I kissed a girl and I liked it
I liked it
These lines suggest a resolution to the tension above, a kind of surrender. I love the way she gets a little quieter and a little petulant on the second "I liked it" as if she is looking to be challenged for liking it. Who is she fighting? Herself?
No, I don't even know your name
It doesn't matter
You're my experimental game
I also thought it was interesting that the singer doesn't cross gender lines out of a real affection for her partner. She doesn't fall in love unexpectedly, nor does she even know the name of her partner. Instead, the encounter was to learn something about herself, not the other girl. At the same time, she dismisses the experience as a "game" as if there are not higher stakes about the singer's identity as a straight girl.
Just human nature
This is nice as well. She claims that the kiss and the desire to experiment with someone of the same gender is human nature. It makes the kiss less exotic and challenging to the singer's idea of herself, but instead just normal and nothing to worry about.

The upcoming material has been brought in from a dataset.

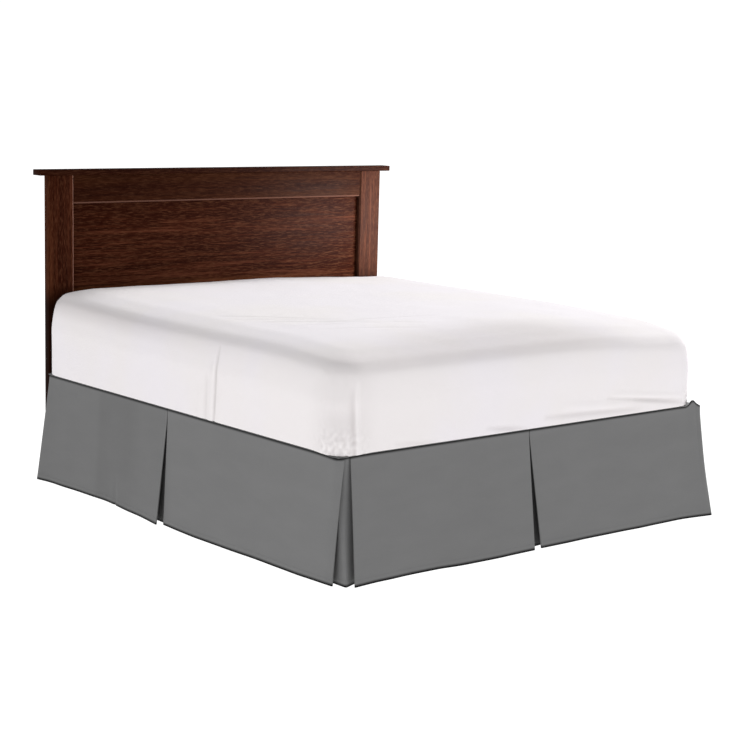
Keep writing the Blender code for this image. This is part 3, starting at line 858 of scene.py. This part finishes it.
def hang(name, lines, top_place, hem_place, swells, edges=()):
    """Cloth that falls from its seam to its hem along its lines, shaded by the edges in front of it."""
    levels = drop_levels()
    columns, rows = len(lines) - 1, len(levels) - 1
    seam_z, hem_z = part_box(name)[1].z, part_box(name)[0].z
    shape = bmesh.new()
    uv = shape.loops.layers.uv.new("cloth")
    inside = shape.verts.layers.float.new("inside")
    bmesh.ops.create_grid(shape, x_segments=columns, y_segments=rows, size=0.5, calc_uvs=True)
    travel = [0.0]
    for before, after in zip(lines, lines[1:]):
        seam_step = (top_place(*after.top) - top_place(*before.top)).length
        hem_step = (hem_place(*after.hem) - hem_place(*before.hem)).length
        travel.append(travel[-1] + (seam_step + hem_step) / 2)
    for face in shape.faces:
        for loop in face.loops:
            column, row = (round(share * count) for share, count in zip(loop[uv].uv, (columns, rows)))
            loop[uv].uv = (travel[column], levels[rows - row] * DROP_LENGTH)
    hem_turn = 1 - HEM_DEPTH / DROP_LENGTH
    has_tip = name == "skirt_drop_foot"
    for vert in shape.verts:
        line = lines[round((vert.co.x + 0.5) * columns)]
        fall = levels[round((0.5 - vert.co.y) * rows)]
        seam, hem = top_place(*line.top), hem_place(*line.hem)
        plan = seam.lerp(hem, late_start(fall) ** line.ease)
        outward = (top_place(line.top[0], line.top[1] + 1) - seam).normalized()
        plan += outward * line.swell * soft_fold(swells, line.hem[0], fall)
        if fall > hem_turn:
            plan += outward * HEM_STAND
        height = seam_z + (hem_z - seam_z) * fall - corner_droop(seam.x, seam.y) * (1 - fall)
        if has_tip and line.top[0] > 0:
            rise, out = corner_tip(line.top[0], fall)
            height += rise
            plan += outward * out
        vert.co = (*plan, height)
        vert[inside] = max([line.inside] + [edge_shade(plan, fall, edge) for edge in edges])
    return thick_cloth(mesh_of(shape, name))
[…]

It's not what good girls do
Not how they should behave
My head gets so confused
Hard to obey
This passage also suggests that there might be more to the kiss than just a one-time experiment. Is she straight because she is straight or because that is what "good girls" are? She finds it hard to obey the rules, perhaps because she is not as straight as she believed before the kiss.

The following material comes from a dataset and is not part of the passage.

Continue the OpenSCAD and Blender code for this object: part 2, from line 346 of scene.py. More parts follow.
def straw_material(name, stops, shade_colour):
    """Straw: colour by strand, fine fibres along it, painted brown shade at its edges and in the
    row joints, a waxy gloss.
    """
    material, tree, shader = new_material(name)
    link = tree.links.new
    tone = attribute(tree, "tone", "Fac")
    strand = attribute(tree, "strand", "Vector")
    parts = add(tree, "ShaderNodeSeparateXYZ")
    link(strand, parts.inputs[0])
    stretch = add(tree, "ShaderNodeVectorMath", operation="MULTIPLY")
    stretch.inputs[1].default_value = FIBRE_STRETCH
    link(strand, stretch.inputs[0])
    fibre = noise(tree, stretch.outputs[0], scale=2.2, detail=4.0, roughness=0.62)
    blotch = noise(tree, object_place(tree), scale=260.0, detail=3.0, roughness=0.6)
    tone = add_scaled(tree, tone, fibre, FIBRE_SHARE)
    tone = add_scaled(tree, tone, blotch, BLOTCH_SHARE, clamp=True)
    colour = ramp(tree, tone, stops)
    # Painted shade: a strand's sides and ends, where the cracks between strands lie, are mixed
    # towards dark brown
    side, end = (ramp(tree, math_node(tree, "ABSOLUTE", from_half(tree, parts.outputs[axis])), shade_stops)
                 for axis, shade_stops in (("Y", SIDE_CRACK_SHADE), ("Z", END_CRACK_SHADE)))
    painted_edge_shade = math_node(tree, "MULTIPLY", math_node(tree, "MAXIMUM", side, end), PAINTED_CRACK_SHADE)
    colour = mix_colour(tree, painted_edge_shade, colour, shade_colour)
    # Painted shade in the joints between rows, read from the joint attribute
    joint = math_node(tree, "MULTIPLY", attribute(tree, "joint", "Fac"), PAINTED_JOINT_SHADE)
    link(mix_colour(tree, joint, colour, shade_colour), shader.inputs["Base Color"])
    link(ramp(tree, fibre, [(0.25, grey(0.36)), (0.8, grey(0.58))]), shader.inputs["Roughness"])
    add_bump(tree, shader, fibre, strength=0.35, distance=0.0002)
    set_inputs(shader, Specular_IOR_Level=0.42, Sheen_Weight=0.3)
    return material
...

I kissed a girl and I liked it
The taste of her cherry chap stick
I kissed a girl just to try it
I hope my boyfriend don't mind it
It felt so wrong
It felt so right
Don't mean I'm in love tonight
I kissed a girl and I liked it
I liked it
Us girls we are so magical
Soft skin, red lips, so kissable
Hard to resist so touchable
Too good to deny it
Part of this passage suggests that the singer has a genuine sexual desire for girls in general that goes beyond just a single curious episode. But at the same time, it grounds her interest partly in narcissism. Maybe she is not actually in love or lust with other girls, but is experimenting only as a way of loving herself. This passage may connect with the lyrics in which she confesses that her partner is anonymous and an experiment. The singer sees the kiss as a way of learning more about herself than a real interaction with another human being or even a romantic partner.
Ain't no big deal, it's innocent
Again, the singer dismisses all of the subtext by claiming it is no big deal and that it is innocent. But this line is betrayed by her earlier confession that it isn't what a good girl would do, so it is not innocent. And her "experiment" isn't meaningful if it is no big deal. If it didn't mean anything, why do it at all?
I kissed a girl and I liked it
The taste of her cherry chap stick
I kissed a girl just to try it
I hope my boyfriend don't mind it
It felt so wrong
It felt so right
Don't mean I'm in love tonight
I kissed a girl and I liked it
I liked it
I can see why the song would frustrate someone who was "out," but at the same time, the subtext might make it fun, as a kind of joke against all those drunken straight girls that experiment and claim it is meaningless. Perhaps the ladies doth protest too much.
Plus it has a great beat and you can dance to it.